La connessione a bordo apre nuovi scenari di mercato
di Enrico Sbandi
L’automobile che prevede il guasto imminente e si ripara da sola, o che predispone, in collegamento con l’officina, l’intervento da eseguire, è ormai tecnologia a portata di mano. La vera scommessa del futuro è: come creare valore fuori del ristretto ambito automotive con i dati che potranno raccogliere i circa 1,2 miliardi di autovetture sparse nel mondo? I veicoli in movimento rappresentano infatti una gigantesca antenna potenziale diffusa.
Sempre più connesse, già oggi le automobili costituiscono una fonte importante di big data. In prospettiva, il potenziale è formidabile e si porrà il problema, non tanto di quali dati disporre, ma di come utilizzarli nelle loro straordinarie potenzialità.
«Le auto, al pari degli smartphone, possono essere strumenti preziosi per la cattura di dati», conferma il prof. Paolo Atzeni, direttore del dipartimento di Ingegneria dell’Università Roma Tre. Atzeni e oggi uno dei massimi esperti italiani di big data. «Quasi 40 anni fa, quando ho cominciato a studiare le basi di dati, uno dei primi aspetti che mi fu spiegato è che, spesso, dalla raccolta stessa dei dati, nascono opportunità che non erano ancora immaginate all’atto della scelta di metterli assieme. Per ogni mercato è di primaria importanza rilevare fenomeni, sondare preferenze e comportamenti, per poi prendere decisioni e iniziative». In questo senso i big data raccolti tramite le auto potrebbero servire a diversi scopi, non ultimi quelli legati agli interessi delle assicurazioni. «Le maggiori compagnie vendono già da 10-15 anni sensori che sono utilizzati sulle autovetture e che inizialmente erano una sorta di scatola nera da riutilizzare in caso di incidente o di furto con un rilevatore satellitare», descrive il docente.
UTENTI SOTTO LA LENTE
Molte automobili di nuova produzione dispongono di una serie di sensori paragonabili a quelli di vetture da competizione controllate dai box, che consentono di sapere se il nostro veicolo funziona correttamente o se, con azione proattiva, sta progredendo verso un’avaria, ma, parlando di sensori già in uso su molte vetture, oggi anche il comportamento del consumatore è oggetto continuo di rilevazioni. «Non penso solo ai monitoraggi tecnici», continua Atzeni. «Gli stessi dati possono essere incrociati con le anagrafiche dei clienti permettendo di studiare, in base a stato sociale, età e residenza, quali funzionalità della automobile sfrutta meglio ciascuna categoria di utente, in modo da individuare le caratteristiche ritenute più utili e accattivanti per quel consumatore.

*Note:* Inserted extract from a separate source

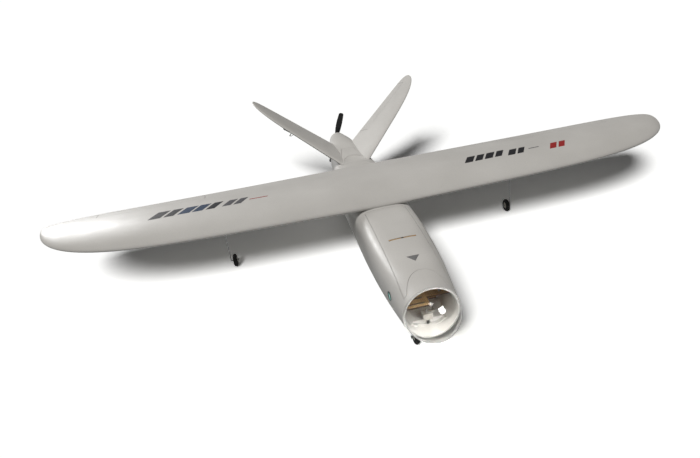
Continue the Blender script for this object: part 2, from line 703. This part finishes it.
def build_hatches():
    top = skin_z(0, ARROW_Y)
    slot_top = skin_z(0, SLOT_Y)
    cuts = [block("slot", (-SLOT_HALF, SLOT_Y - 2.5, 163), (SLOT_HALF, SLOT_Y + 2.5, 190)),
            prism("arrow", arrow_outline(0), top - 2.5, top + 8)]
    front = lid("front_hatch_foam", -490, -140, front_plan, cuts)
    foam_piece(front, "front_hatch", "front_hatch")
    rear = lid("rear_hatch_foam", 170, 335, rear_plan, [thumb_recess()])
    foam_piece(rear, "rear_hatch", "rear_hatch")
    arrow = prism("hatch_arrow", arrow_outline(0.35), top - 2.4, top - 0.5)
    finished(arrow, "front_hatch", MATERIALS["arrow_print"])
    strip = block("hatch_catch", (-SLOT_HALF + 0.4, SLOT_Y - 2.1, slot_top - 2.6),
                  (SLOT_HALF - 0.4, SLOT_Y + 2.1, slot_top - 0.7))
    finished(strip, "front_hatch", MATERIALS["plywood"])
    knob = lathe("hatch_catch_pin", [(0.0001, -1.4), (2.6, -1.4), (2.6, 0.2), (1.9, 0.9), (0.0001, 1.1)],
                 (0, SLOT_Y, slot_top - 0.6), (0, 0, 1), 32)
    finished(knob, "front_hatch", MATERIALS["black_plastic"])


def build_dome():
    outer = [(DOME_R * math.sin(a), DOME_R * math.cos(a)) for a in np.linspace(0.0005, math.pi / 2, 60)]
    r = DOME_R - DOME_T
    inner = [(r * math.sin(a), r * math.cos(a)) for a in np.linspace(math.pi / 2, 0.0005, 60)]
    profile = outer + [(DOME_R, -2.9), (r, -2.9)] + inner
    dome = lathe("dome_shell", profile, (0, DOME_Y, DOME_Z), (0, -1, 0), 160)
    return finished(dome, "airframe", MATERIALS["clear_dome"], ["nose_dome"], 50)


def build_light():
    start, inward = light_axis()
    rim = [(LIGHT_R - 1.6, 0.9), (LIGHT_R - 0.4, 0.1), (LIGHT_R + 0.8, 0.4), (LIGHT_R + 0.9, 1.6),
           (LIGHT_R - 1.6, 1.6)]
    ring = lathe("side_light_rim", rim, start, inward, 64)
    finished(ring, "airframe", MATERIALS["black_plastic"])


# ---------- propeller ----------

def blade_ring(t, radius, side):
    """One section of a blade: an aerofoil across the radius, turned to its pitch."""
    chord = 11 + 8.5 * math.sin(math.pi * min(1, 0.15 + 0.85 * t) * 0.85)
    chord *= 1 if t < 0.95 else math.sqrt(max(0.3, 1 - ((t - 0.95) / 0.05) ** 2))
    thick = (0.25 - 0.15 * t)
    pitch = math.atan(PROP_PITCH / (2 * math.pi * radius))
    points = []
    for a, b in foil_ring(chord, thick, 0.04, 10):
        a -= chord * 0.45
        points.append((radius * side, a * math.sin(pitch) + b * math.cos(pitch),
                       side * (a * math.cos(pitch) - b * math.sin(pitch))))
    return points


def build_propeller():
    thrust = next(j for j in frame["joints"] if j["name"] == "propeller_spin")["pos_m"][2] / MM
    mid_y = (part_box("propeller")[0] / MM).y + HUB_HALF_LEN
    turn = Matrix.Rotation(math.radians(BLADE_TURN), 4, "Y")
    lift = Matrix.Translation(Vector((0, mid_y, thrust)) * MM)
    for side, name in ((1, "propeller_blade_a"), (-1, "propeller_blade_b")):
        rings = [blade_ring(t, BLADE_ROOT_R + (PROP_R - BLADE_ROOT_R) * t, side)
                 for t in np.linspace(-0.02, 0.997, 40)]
        blade = loft(name, rings)
        blade.data.transform(lift @ turn)
        finished(blade, "propeller", MATERIALS["prop_black"], ["propeller"])
    profile = [(2.55, -3.9), (6.8, -3.9), (7.5, -3.2), (7.5, 3.2), (6.8, 3.9), (2.55, 3.9)]
    hub = lathe("propeller_hub", profile, (0, mid_y, thrust), (0, 1, 0), 64)
    finished(hub, "propeller", MATERIALS["prop_black"], ["propeller"])


# ---------- printed stripes on the wing ----------

def stripe(name, x0, x1, y0, y1, slant, material):
    """A slanted bar that lies on the wing's top skin."""
    across, along = 14, 5
    top, low = [], []
    for j in range(along + 1):
        y = y0 + (y1 - y0) * j / along
        shift = slant * (j / along - 0.5) * (y1 - y0)
        for i in range(across + 1):
            x = x0 + (x1 - x0) * i / across + shift
            top.append((x, y, wing_top(x, y) + 0.22))
            low.append((x, y, wing_top(x, y) - 0.15))
    n = across + 1
    quads = [(j * n + i, j * n + i + 1, (j + 1) * n + i + 1, (j + 1) * n + i)
             for j in range(along) for i in range(across)]
    rim = ([i for i in range(n)] + [j * n + across for j in range(1, along + 1)]
           + [along * n + i for i in range(across - 1, -1, -1)] + [j * n for j in range(along - 1, 0, -1)])
    shift = len(top)
    faces = quads + [tuple(shift + k for k in q[::-1]) for q in quads]
    faces += [(a + shift, b + shift, b, a) for a, b in zip(rim, rim[1:] + rim[:1])]
    made = outward(new_object(name, top + low, faces))
    return finished(made, "airframe", material)


def build_stripes():
    dark, grey, blue, red = (MATERIALS[k + "_print"] for k in ("dark", "grey", "blue", "red"))
    starboard = [(-552, -522, -37, 5, dark), (-514, -490, -37, 5, dark), (-481, -452, -36, 4, blue),
                 (-446, -420, -36, 4, blue), (-412, -390, -36, 4, dark), (-373, -352, -34, 2, grey),
                 (-345, -326, -34, 2, grey), (-314, -268, -19, -15, red)]
    port = [(252, 274, -51, -13, dark), (280, 300, -51, -13, dark), (306, 328, -51, -13, dark),
            (334, 353, -51, -13, dark), (366, 386, -58, -22, dark), (392, 409, -58, -22, dark),
            (421, 449, -43, -39, grey), (476, 494, -68, -34, red), (500, 517, -68, -34, red)]
    for side, rows, slant in (("starboard", starboard, 0.55), ("port", port, 0.55)):
        for k, (x0, x1, y0, y1, material) in enumerate(rows):
            stripe(f"stripe_{side}_{k}", x0, x1, y0, y1, slant, material)


# ---------- floor, light and camera ----------

def build_floor():
    size = 40000
    floor = new_object("floor", [(-size, -size, 0), (size, -size, 0), (size, size, 0), (-size, size, 0)],
                       [(0, 1, 2, 3)])
    s = Shader("floor_paper", 0.9)
    pale = s.ramp(s.noise(3.0, 3), 0.3, 0.7, ((0.56, 0.56, 0.55), (0.59, 0.59, 0.58)))
    s.wire(pale)
    bright = s.node("ShaderNodeBsdfDiffuse")
    bright.inputs["Color"].default_value = (1.6, 1.6, 1.585, 1)
    path = s.node("ShaderNodeLightPath")
    either = s.node("ShaderNodeMixShader", [(0, path.outputs["Is Camera Ray"]), (1, s.bsdf.outputs[0]),
                                            (2, bright.outputs[0])])
    s.tree.links.new(either.outputs[0], s.tree.nodes["Material Output"].inputs["Surface"])
    floor.data.materials.append(s.mat)
    return floor


def aim(obj, place, target):
    obj.location = place
    obj.rotation_euler = (Vector(target) - Vector(place)).to_track_quat("-Z", "Y").to_euler()


def add_light(name, kind, place, target, energy, color=(1, 1, 1), **props):
    data = bpy.data.lights.new(name, kind)
    data.energy, data.color = energy, color
    for key, value in props.items():
        setattr(data, key, value)
    obj = bpy.data.objects.new(name, data)
    bpy.context.scene.collection.objects.link(obj)
    aim(obj, place, target)
    return obj


def build_world():
    world = bpy.data.worlds.new("studio")
    bpy.context.scene.world = world
    world.use_nodes = True
    tree = world.node_tree
    lit = tree.nodes["Background"]
    lit.inputs["Color"].default_value = (1.0, 0.995, 0.985, 1)
    lit.inputs["Strength"].default_value = 0.05
    seen = tree.nodes.new("ShaderNodeBackground")
    seen.inputs["Color"].default_value = (1, 1, 0.99, 1)
    seen.inputs["Strength"].default_value = 1.0
    path = tree.nodes.new("ShaderNodeLightPath")
    either = tree.nodes.new("ShaderNodeMixShader")
    tree.links.new(path.outputs["Is Camera Ray"], either.inputs[0])
    tree.links.new(lit.outputs[0], either.inputs[1])
    tree.links.new(seen.outputs[0], either.inputs[2])
    tree.links.new(either.outputs[0], tree.nodes["World Output"].inputs["Surface"])


def link_light(lamp, objects, state):
    """Lets a lamp light only the objects, or everything but them."""
    group = bpy.data.collections.new(f"{lamp.name}_receivers")
    for item, obj in enumerate(objects):
        group.objects.link(obj)
        group.collection_objects[item].light_linking.link_state = state
    lamp.light_linking.receiver_collection = group


def build_lights(floor, dome):
    build_world()
    shade = add_light("floor_sun", "SUN", (-0.5, -0.92, 1.0), (0, 0, 0), 2.72, angle=0.32)
    link_light(shade, [floor], "INCLUDE")
    key = add_light("key", "SUN", (-0.15, -0.25, 1.0), (0, 0, 0), 2.35, (1, 0.975, 0.94), angle=0.3)
    link_light(key, [floor], "EXCLUDE")
    glow = add_light("tip_glow", "AREA", (-2.1, 2.9, 1.3), (-0.75, 0.05, 0.19), 60, shape="RECTANGLE",
                     size=1.5, size_y=0.9)
    link_light(glow, [floor, dome], "EXCLUDE")
    box = add_light("softbox", "AREA", (0.68, -1.51, 1.06), (0, -0.52, 0.1), 30, shape="SQUARE", size=0.66)
    link_light(box, [dome], "INCLUDE")
    inside = add_light("nose_fill", "AREA", (0.02, -0.485, 0.08), (0.03, -0.42, 0.125), 0.003,
                       (1, 0.93, 0.85), shape="SQUARE", size=0.03)
    link_light(inside, [floor, dome], "EXCLUDE")
    for lamp in (shade, key, inside):
        lamp.visible_glossy = False
    for lamp in (glow, box, inside):
        lamp.visible_camera = False


def build_camera():
    data = bpy.data.cameras.new("camera")
    data.sensor_width = 36.0
    data.lens = 31.009
    data.clip_start, data.clip_end = 0.01, 200
    cam = bpy.data.objects.new("camera", data)
    bpy.context.scene.collection.objects.link(cam)
    right = Vector((0.9733844, -0.1945506, -0.1211317))
    up = Vector((0.1958771, 0.4318532, 0.8804175))
    back = right.cross(up)
    turn = Matrix((right, up, back)).transposed().to_4x4()
    cam.matrix_world = Matrix.Translation((-0.26300, -1.43098, 0.79677)) @ turn
    bpy.context.scene.camera = cam


build_camera()
outside = build_fuselage()
build_tail(outside)
bpy.data.objects.remove(outside)
build_wings()
build_hatches()
build_lights(build_floor(), build_dome())
build_light()
build_propeller()
build_stripes()

bpy.context.scene.view_settings.view_transform = "Standard"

Ma questi stessi dispositivi possono raccogliere anche dati utili alle aziende che fanno monitoraggio del traffico per verificarne i flussi in tempo reale, oppure ai noleggiatori per vedere se le automobili sono adoperate nei luoghi e con le modalità corrette. Ai produttori, integrando i sensori, consentono, per esempio, di gestire la manutenzione, per la diagnostica real time». Dalla gestione della flotta aziendale, alla sicurezza stradale, al rilevamento di traffico e condizioni meteo e rischi, per arrivare, in un futuro che sembra sempre più prossimo, anche a questioni legate alla guida autonoma: l’auto connessa è ormai una realtà, destinata a modificare profondamente non solo le abitudini, ma anche i modelli di consumo.
E PIRELLI METTE UNA SPIA NELLE GOMME
La sinergia fra la ricerca e sviluppo industriale e il mondo universitario (nel caso in specie il Politecnico di Milano e una collaborazione con la facoltà di Ingegneria della Università Federico II di Napoli) sta rivoluzionando persino il settore dei pneumatici attraverso i big data: l’italiana Pirelli ha inventato, per esempio, Connesso, pneumatico che, grazie a sensori inseriti nel battistrada, è in grado di rilevare i parametri caratteristici della sua funzione, trasmetterli in rete e consentire il controllo dell’esercizio, sia da parte dell’automobilista che della rete di assistenza. La strada verso la «servitizzazione», gli pneumatici cioè come servizio di supporto alla mobilità, con relativo noleggio della funzione d’uso e non come acquisto di un prodotto di consumo, è tracciata.